Noise: The Political Economy of Music, Jacques Attali (Manchester University Press, 1985)

. . . Clearly then, industrial music's attempts to smash received musical values and rules, to tear down conventional notions of taste and to seek pleasure in brutal ugliness, were part of an important tendency in modern music, a reaction against the political control that most music mirrored, both in its overall aesthetic and in its means of production. John Cage's understanding of the same ideas led him to seek to minimise his own control over the music he made; Brian Eno's control over his sound is much tighter, but he shows equal political radicalism in attempting to create a music that allows many different levels of attention for the listener, that presents a surface for the listener to investigate rather than a (party) line for the listener to follow. In free improv of the sorts pioneered by Evan Parker or AMM, the political message lies in how the group organises itself to create sound, rejecting one individual's programmatic vision in favour of sound that is spontaneous, cooperative, and above all, playful.

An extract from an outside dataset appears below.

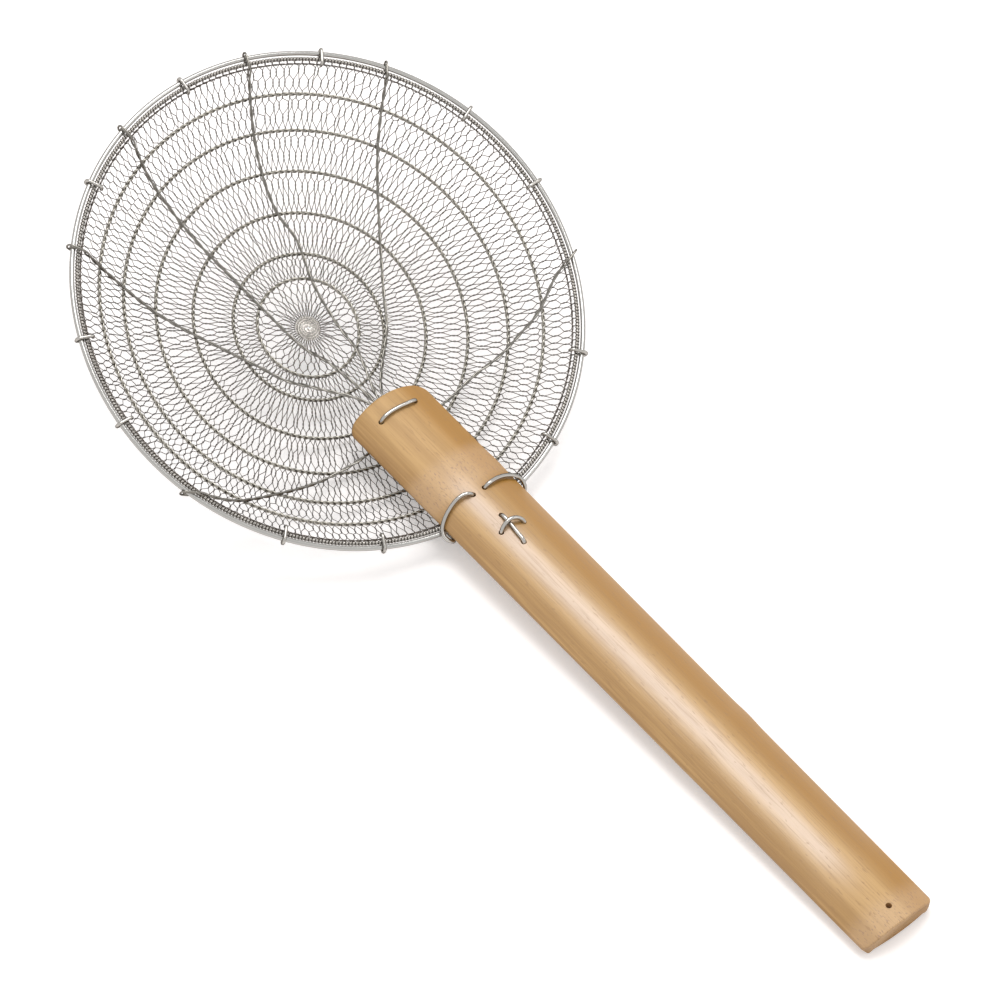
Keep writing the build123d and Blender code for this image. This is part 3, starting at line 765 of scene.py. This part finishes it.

. . . As an aside, Throbbing Gristle may not be the first name that improv historians think of, but more than most rock bands, they relied heavily on an improvising approach. The recordings of their dozens of live performances are valued by fans for this very reason. According to T.G.'s Peter Christopherson: "Pieces were created more or less spontaneously, without any rehearsal or preparation other than Chris' privately made rhythm tracks and a general discussion about possible topics for a new lyric which Gen would use as inspiration for the lyric ... We had little idea of what was going to happen in any performance or recording session, and each of us contributed our share entirely on the basis of what was going on at that very moment." [9] Given the personalities present in T.G., you could be forgiven for thinking that Christopherson is idealising what actually happened, but it's clear that the level of improvisation in T.G. and other groups went far beyond what happens in song-fixated rock groups.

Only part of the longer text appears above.